§ **Task description**
Give the number of lines containing "axes" in this listing, with no other words.

§ **Recorded information**

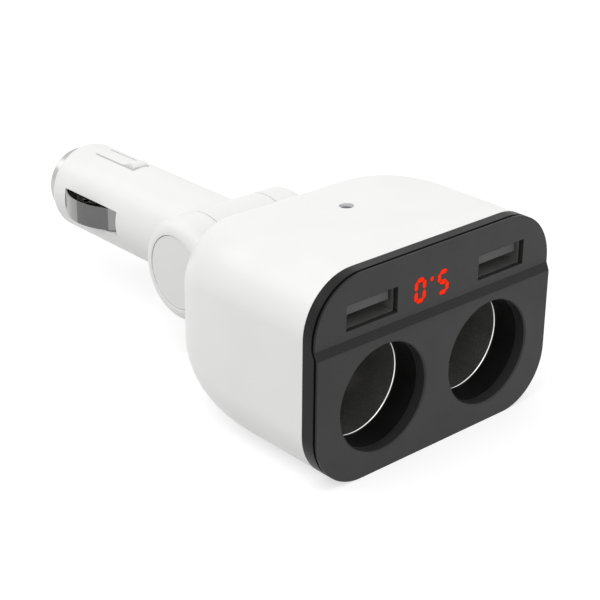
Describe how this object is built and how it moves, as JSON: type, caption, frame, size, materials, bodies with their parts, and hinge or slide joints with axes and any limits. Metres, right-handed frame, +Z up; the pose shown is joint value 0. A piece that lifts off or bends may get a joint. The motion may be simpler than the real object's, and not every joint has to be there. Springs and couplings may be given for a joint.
{
  "type": "car charger plug with sockets",
  "caption": "Folding car lighter plug with a friction hinge and a housing with lighter sockets, charging ports and a lit display; sprung tip and side contacts.",
  "frame": {"origin": "on the plug's axis, at the shoulder that meets the car's socket", "axes": "+Y along the plug to its tip, +Z up, front panel faces -Y, +X to the right seen from the front"},
  "size_m": [0.0632, 0.1265, 0.0426],
  "materials": {
    "white_shell": "glossy white",
    "ring_plastic": "satin dark grey",
    "panel_plastic": "satin dark grey",
    "liner_plastic": "black",
    "bright_steel": "nickel plated",
    "contact_steel": "spring steel",
    "brass": "plain",
    "port_plastic": "dark grey",
    "display_body": "pale",
    "red_light": "lit red",
    "board_green": "solder mask",
    "coil_brown": "varnished",
    "capacitor_blue": "sleeved",
    "indicator_smoke": "smoked",
    "cap_grey": "satin pale grey",
    "fuse_glass": "clear"
  },
  "bodies": {
    "plug": {"plug_shell": "white_shell", "friction_washers": "brass", "nose_ring": "bright_steel", "plug_spring": "bright_steel", "spring_seat": "brass"},
    "housing": {"rear_housing": "white_shell", "bezel_ring": "ring_plastic", "face_plate": "panel_plastic", "socket_liner_left": "liner_plastic", "socket_liner_right": "liner_plastic", "socket_sleeve_left": "bright_steel", "socket_sleeve_right": "bright_steel", "socket_contact_left": "brass", "socket_contact_right": "brass", "usb_shell_left": "bright_steel", "usb_shell_right": "bright_steel", "usb_tongue_left": "port_plastic", "usb_tongue_right": "port_plastic", "usb_pins_left": "brass", "usb_pins_right": "brass", "display_module": "display_body", "display_segments": "red_light", "main_board": "board_green", "power_coil": "coil_brown", "capacitors": "capacitor_blue", "converter_chips": "liner_plastic", "indicator_led": "display_body", "indicator_lens": "indicator_smoke", "board_screws": "bright_steel", "hinge_cap_left": "cap_grey", "hinge_cap_right": "cap_grey", "hinge_screw": "bright_steel", "spring_washer": "bright_steel", "hinge_nut": "bright_steel"},
    "tip": {"centre_pin": "bright_steel", "fuse_glass": "fuse_glass", "fuse_caps": "bright_steel"},
    "contact_left": {"side_contact_left": "contact_steel"},
    "contact_right": {"side_contact_right": "contact_steel"}
  },
  "joints": [
    {"name": "housing_fold", "type": "hinge", "parent": "plug", "child": "housing", "pos_m": [0, -0.012, 0], "axis": [1, 0, 0], "range_deg": [-90, 90]},
    {"name": "pin_press", "type": "slide", "parent": "plug", "child": "tip", "axis": [0, -1, 0], "range_m": [0, 0.003], "stiffness_N_per_m": 800, "springref_m": -0.002, "deforming": ["plug_spring"]},
    {"name": "contact_left_press", "type": "slide", "parent": "plug", "child": "contact_left", "axis": [1, 0, 0], "range_m": [0, 0.002], "stiffness_N_per_m": 1500, "springref_m": -0.0005},
    {"name": "contact_right_press", "type": "slide", "parent": "plug", "child": "contact_right", "axis": [-1, 0, 0], "range_m": [0, 0.002], "stiffness_N_per_m": 1500, "springref_m": -0.0005}
  ]
}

§ **Solution**
2